Brij Mohan Amit Kumar And Ors. v. State of U.P. And Ors. 2015 NTN (Vol. 58) – 346 (All.)
D. The Karnataka VAT Act, 2003 – Entry 3 of Schedule–III – Whether the commodity namely – Vegit-Aloo hara bara kebab, Vegit-aloo veg cutlet, Vegit-aloo yummy cheese balls, Vegit-majedar bonda and Vegit-aloo jatpat tikki, were covered by Entry 3 of the Third Schedule of the Act attracting levy of tax @ 4% or fell under the Residuary Entry, liable to be taxed at a higher rate?
Earlier, the learned Commr. by Order dated 24-7-2010 clarified that the commodities in question were unscheduled goods liable to tax @12.5% up to 31-3-2010 and @13.5% from 1-4-2010. This clarification of the Commissioner was challenged in Writ Petition. The learned Single Judge of the HC by Order dated 10-2-2011 allowed the W.P. by setting aside the clarification of the Commissioner. Against the said Order, the State appealed to the Division Bench of the HC. Upon hearing the State and the dealer and noticing 8 judgments of the courts, the Division Bench held that the commodities in question fell under the residuary entry and thus taxable at higher rate of tax as may be applicable.
State of Karnataka v. Merino Industries Ltd. 2015-16 (20) KCTJ 35 (Md)

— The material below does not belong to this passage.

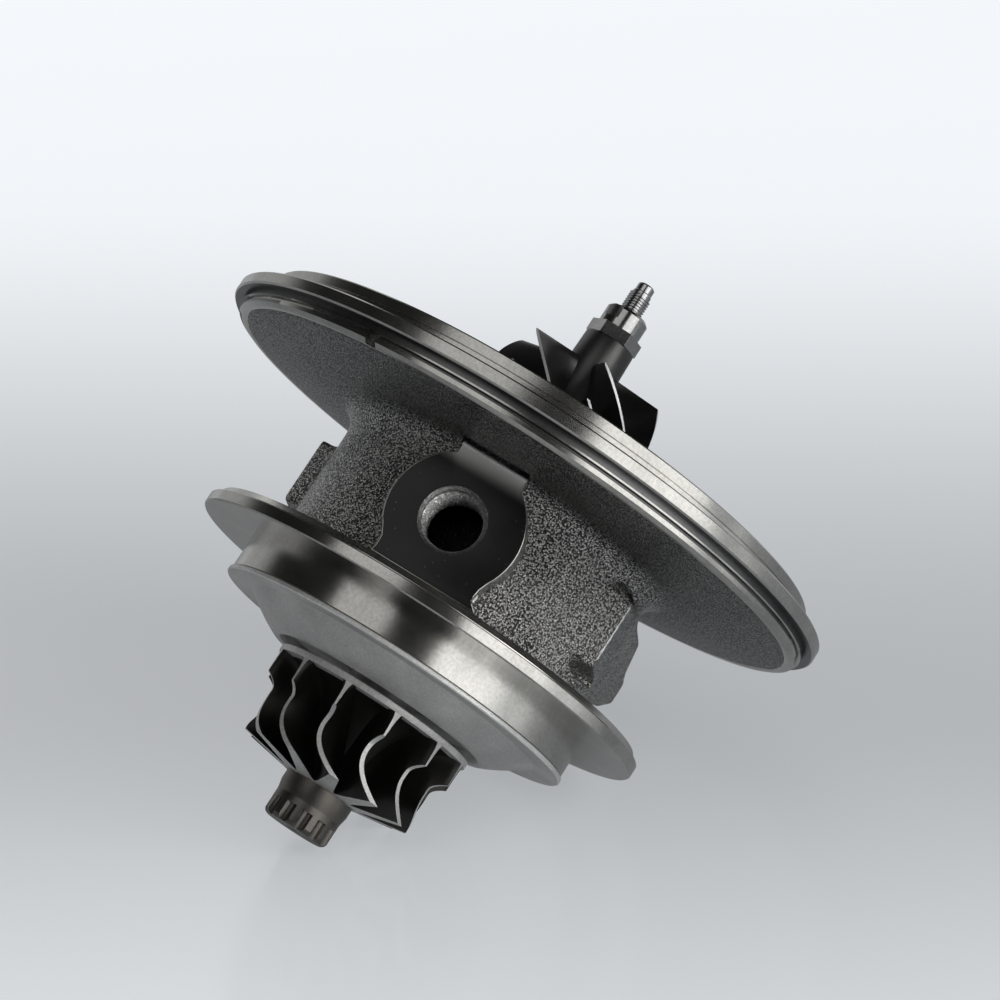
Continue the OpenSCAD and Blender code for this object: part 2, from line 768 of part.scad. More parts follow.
// One face of a blade: for each station, points from the root to the tip.
// lines holds a root point, a tip point, an angle and the blade's lean for each station.
function blade_face(lines, root_t, tip_t, side) = [for (i = [0:len(lines) - 1], j = [0:blade_rows])
    let(line = lines[i], share = j / blade_rows, p = mix(sunk(line[0], line[1]), line[1], share),
        ease = i == 0 ? edge_share : 1)
    on_shaft(p, line[2] + side * ease * half_angle(mix(root_t, tip_t, share), p[0], line[3]))];

module blade(lines, root_t, tip_t) {
    across = blade_rows + 1;
    last = (len(lines) - 1) * across;
    half = len(lines) * across;
    function quad(a, b, c, d) = [[a, c, b], [a, d, c]];
    polyhedron(
        points = concat(blade_face(lines, root_t, tip_t, -1), blade_face(lines, root_t, tip_t, 1)),
        faces = concat(
            [for (i = [0:across:last - 1], j = [i:i + blade_rows - 1])
                each quad(j, j + across, j + across + 1, j + 1)],
            [for (i = [0:across:last - 1], j = [i:i + blade_rows - 1])
                each quad(half + j, half + j + 1, half + j + across + 1, half + j + across)],
            [for (i = [0:across:last - 1]) each quad(i, half + i, half + i + across, i + across)],
            [for (i = [0:across:last - 1], j = [i + blade_rows])
                each quad(j, j + across, half + j + across, half + j)],
            [for (j = [0:blade_rows - 1]) each quad(j, j + 1, half + j + 1, half + j)],
            [for (j = [last:last + blade_rows - 1]) each quad(j, half + j, half + j + 1, j + 1)]
        )
    );
}

// Turbine wheel: s runs from the blades' inlet edge to their outlet edge
function tw_hub_point(s) = let(rim_r = tw_d / 2 - edge_step, end_r = tw_hub_d / 2)
    [end_r + (rim_r - end_r) * (1 - sin(90 * s)), tw_front_x - tw_hub_len * (1 - cos(90 * s))];
function tw_tip_point(s) = let(run = (tw_blade_len - tw_inlet_w) * s, left = max(0, 1 - run / tw_corner))
    [mix(tw_exit_d, tw_d, left * left) / 2 - edge_step, tw_front_x - tw_inlet_w - run];
function tw_angle(s) = tw_exit_turn * s * s * s - tw_back_lean * s;
function tw_blade_lean(s) = atan((3 * tw_exit_turn * s * s - tw_back_lean) * PI / 180
    * tw_exit_d / 2 / (tw_blade_len - tw_inlet_w));
tw_lines = [for (i = [0:blade_stations]) let(s = i / blade_stations)
    [tw_hub_point(s), tw_tip_point(s), tw_angle(s), tw_blade_lean(s)]];

module turbine_wheel() {
    tw_r = tw_d / 2;
    boss_r = seal_hub_d / 2;
    nose_r = nose_d / 2;
    groove_w = nose_d * PI / nose_grooves / 2;
    color("darkolivegreen") difference() {
        union() {
            turned() polygon(concat(
                [[0, weld_x], [boss_r - ch, weld_x], [boss_r, tw_back_x + ch], [boss_r + weld_h, tw_back_x],
                    [tw_r - edge_step, tw_back_x], [tw_r, tw_back_x - edge_step],
                    [tw_r, tw_front_x + edge_step]],
                [for (i = [0:hub_steps]) tw_hub_point(i / hub_steps)],
                [[tw_hub_d / 2, neck_x + neck_len / 2], [nose_r, neck_x], [nose_r, nose_x + nose_ch],
                    [nose_r - nose_ch, nose_x], [0, nose_x]]
            ));
            for (k = [0:tw_blades - 1]) rotate([tw_first_angle + k * 360 / tw_blades, 0, 0])
                blade(tw_lines, tw_root_t, tw_tip_t);
        }
        for (k = [0:nose_grooves - 1])
            round_shaft((k + 0.5) * 360 / nose_grooves, nose_r - nose_groove_deep, nose_x + nose_ch)
                translate([0, 0, -groove_w / 2])
                    cube([nose_len - 2 * nose_ch, nose_groove_deep + cut, groove_w]);
        translate([nose_x - cut, 0, 0]) along_shaft() cylinder(d = centre_d, h = 2 * cut);
    }
}

module shaft() {
    hub_r = seal_hub_d / 2;
    journal_r = journal_d / 2;
    spindle_r = spindle_d / 2;
    thread_r = thread_d / 2;
    dog_r = thread_r - dog_in;
    ring_x0 = housing_end_x + seal_len / 2 - seat_play;
    ring_x1 = ring_x0 + seal_ring_w + 2 * seat_play;
    hub_in_x = chamber_x + chamber_len / 4;
    thread_x = cw_nose_x - thread_back;
    color("silver") turned() polygon([
        [0, weld_x],
        [hub_r - ch, weld_x],
        [hub_r, weld_x + ch],
        [hub_r, ring_x0],
        [hub_r - seal_ring_deep, ring_x0],
        [hub_r - seal_ring_deep, ring_x1],
        [hub_r, ring_x1],
        [hub_r, hub_in_x - ch],
        [hub_r - ch, hub_in_x],
        [journal_r + journal_relief, hub_in_x],
        [journal_r, hub_in_x + journal_relief],
        [journal_r, tb_in_x + clip_t],
        [journal_r - journal_relief, tb_in_x + clip_t + journal_relief],
        [journal_r - journal_relief, cb_in_x - journal_relief],
        [journal_r, cb_in_x],
        [journal_r, shoulder_x - ch],
        [journal_r - ch, shoulder_x],
        [spindle_r, shoulder_x],
        [spindle_r, thread_x - ch],
        [thread_r, thread_x],
        [thread_r, stub_x - dog_len - ch],
        [dog_r, stub_x - dog_len],
        [dog_r, stub_x - ch],
        [dog_r - ch, stub_x],
        [0, stub_x]
    ]);
}

module thrust_collar() {
    bore_r = spindle_d / 2 + seat_play / 2;
    disc_r = disc_d / 2;
    disc_x = shoulder_x + disc_t;
    spacer_x = thrust_front_x + thrust_play;
    color("lightgray") turned() polygon([
        [bore_r, shoulder_x],
        [disc_r - ch, shoulder_x],
        [disc_r, shoulder_x + ch],
        [disc_r, disc_x],
        [spacer_d / 2, disc_x],
        [spacer_d / 2, spacer_x],
        [bore_r, spacer_x]
    ]);
}

// Sleeve from the thrust bearing to the compressor wheel, with a slinger and a seal ring's groove
module oil_flinger() {
    bore_r = spindle_d / 2 + seat_play / 2;
    sleeve_r = sleeve_d / 2;
    disc_x = thrust_front_x + thrust_play;
    sling_x = plate_seat_x - baffle_t - sling_back;
    ring_x0 = sleeve_ring_x - seat_play;
    ring_x1 = sleeve_ring_x + seal_ring_w + seat_play;
    color("lightgray") turned() polygon([
        [bore_r, disc_x],
        [disc_d / 2, disc_x],
        [disc_d / 2, disc_x + disc_t],
        [sleeve_r, disc_x + disc_t],
        [sleeve_r, sling_x - sling_t],
        [sling_d / 2, sling_x],
        [sling_d / 2, sling_x + sling_t / 2],
        [sleeve_r, sling_x + sling_t / 2],
        [sleeve_r, ring_x0],
        [sleeve_r - seal_ring_deep, ring_x0],
        [sleeve_r - seal_ring_deep, ring_x1],
        [sleeve_r, ring_x1],
        [sleeve_r, cw_back_x],
        [bore_r, cw_back_x]
    ]);
}

// Compressor wheel: s runs from the blades' inlet edge to their outlet edge
function rise(u) = mix(1 - sqrt(1 - u * u), u, cw_taper_share);
function cw_hub_point(s) = let(hub_r = cw_hub_d / 2, rim_r = cw_d / 2 - edge_step)
    [hub_r + (rim_r - hub_r) * (1 - cos(90 * s)), mix(cw_hub_x, cw_front_x, sin(90 * s))];
function cw_tip_point(s) = let(u = sin(90 * s), rim_r = cw_d / 2 - edge_step)
    [mix(cw_inlet_d / 2, rim_r, rise(u)), mix(cw_tip_x, cw_front_x + cw_outlet_w, u)];
function cw_angle(s) = cw_turn * (1 - pow(1 - sin(90 * s), 1.5)) + cw_sweep * pow(s, 4);
function cw_lines(start) = [for (i = [0:blade_stations]) let(s = mix(start, 1, i / blade_stations))
    [cw_hub_point(s), cw_tip_point(s), cw_angle(s), mix(cw_turn, cw_sweep, s)]];

module compressor_wheel() {
    cw_r = cw_d / 2;
    hub_r = cw_hub_d / 2;
    bore_r = spindle_d / 2 + seat_play / 2;
    pitch = 360 / cw_blades;
    color("slategray") {
        turned() polygon(concat(
            [[bore_r, cw_back_x], [cw_r - edge_step, cw_back_x], [cw_r, cw_back_x + edge_step],
                [cw_r, cw_front_x - edge_step]],
            [for (i = [hub_steps:-1:0]) cw_hub_point(i / hub_steps)],
            [[hub_r - ch / 2, cw_nose_x - ch], [hub_r - ch, cw_nose_x], [bore_r, cw_nose_x]]
        ));
        for (k = [0:cw_blades - 1]) rotate([cw_first_angle + k * pitch, 0, 0]) {
            blade(cw_lines(0), cw_root_t, cw_tip_t);
            rotate([pitch / 2, 0, 0]) blade(cw_lines(cw_splitter_share), cw_root_t, cw_tip_t);
        }
    }
}

module shaft_nut() {
    collar_r = collar_d / 2;
    color("gray") difference() {
        union() {
            translate([cw_nose_x, 0, 0]) along_shaft() rotate([0, 0, nut_turn])
                cylinder(d = nut_af / cos(30), h = nut_hex_h, $fn = 6);
            turned() polygon([[0, cw_nose_x], [collar_r, cw_nose_x], [collar_r, nut_end_x - collar_ch],
                [collar_r - collar_ch, nut_end_x], [0, nut_end_x]]);
        }
        ring(thread_d + seat_play, 0, cw_nose_x - cut, nut_end_x + cut);
    }
}

bearing_housing();
heat_shield();
turbine_seal_ring();
turbine_bearing();
turbine_bearing_outer_clip();
turbine_bearing_inner_clip();
compressor_bearing();
compressor_bearing_inner_clip();
compressor_bearing_outer_clip();
thrust_bearing();
thrust_bearing_screws();
oil_baffle();
seal_plate();
seal_plate_o_ring();
seal_plate_circlip();
compressor_seal_ring();
turbine_wheel();
shaft();
thrust_collar();
oil_flinger();
compressor_wheel();
shaft_nut();
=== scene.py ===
# Turbo cartridge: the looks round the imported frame. Lengths are in millimetres until a mesh is finished.
import bpy
import bmesh
import math
from mathutils import Matrix, Vector


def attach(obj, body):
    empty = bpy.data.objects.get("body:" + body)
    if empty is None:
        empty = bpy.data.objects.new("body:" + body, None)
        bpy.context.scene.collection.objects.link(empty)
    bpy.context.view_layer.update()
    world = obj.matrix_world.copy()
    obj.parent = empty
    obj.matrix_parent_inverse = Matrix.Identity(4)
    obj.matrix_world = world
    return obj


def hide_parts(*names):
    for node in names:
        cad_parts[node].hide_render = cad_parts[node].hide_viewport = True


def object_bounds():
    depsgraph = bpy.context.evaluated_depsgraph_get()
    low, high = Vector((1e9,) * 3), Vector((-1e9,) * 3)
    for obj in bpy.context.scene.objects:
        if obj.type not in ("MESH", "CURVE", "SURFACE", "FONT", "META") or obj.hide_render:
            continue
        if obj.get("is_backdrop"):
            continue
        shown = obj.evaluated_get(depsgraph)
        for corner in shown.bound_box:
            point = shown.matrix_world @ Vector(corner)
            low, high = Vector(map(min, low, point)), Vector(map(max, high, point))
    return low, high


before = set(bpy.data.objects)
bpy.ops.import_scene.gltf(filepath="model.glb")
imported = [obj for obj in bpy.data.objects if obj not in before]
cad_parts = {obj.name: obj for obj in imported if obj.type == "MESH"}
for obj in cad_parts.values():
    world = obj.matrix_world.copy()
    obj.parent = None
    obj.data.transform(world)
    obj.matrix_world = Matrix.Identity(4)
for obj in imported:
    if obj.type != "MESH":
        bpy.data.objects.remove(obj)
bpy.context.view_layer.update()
mm = 0.001
fullTurn = 2 * math.pi
print("frame loaded:", len(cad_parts), "nodes")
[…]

E. Rate of tax on Prepared Rubber Accelerators
Revenue relying on classification of Commissioner on commodity ‘Disposal’, classifying petitioner’s product under Residuary Entry taxable at 12.5%. HC held – not proper. Assessment Order based on Commissioner’s clarification quashed. Assessing Authority was directed by the Court to look into the issue whether the product classified by Commissioner is similar to the commodity in question. Further, principles enunciated in Reckitt Benckiser India Ltd. (2009) 17 KTR 443 along with Explanatory note to H.S.N. and scientific literature on the products to be adhered to.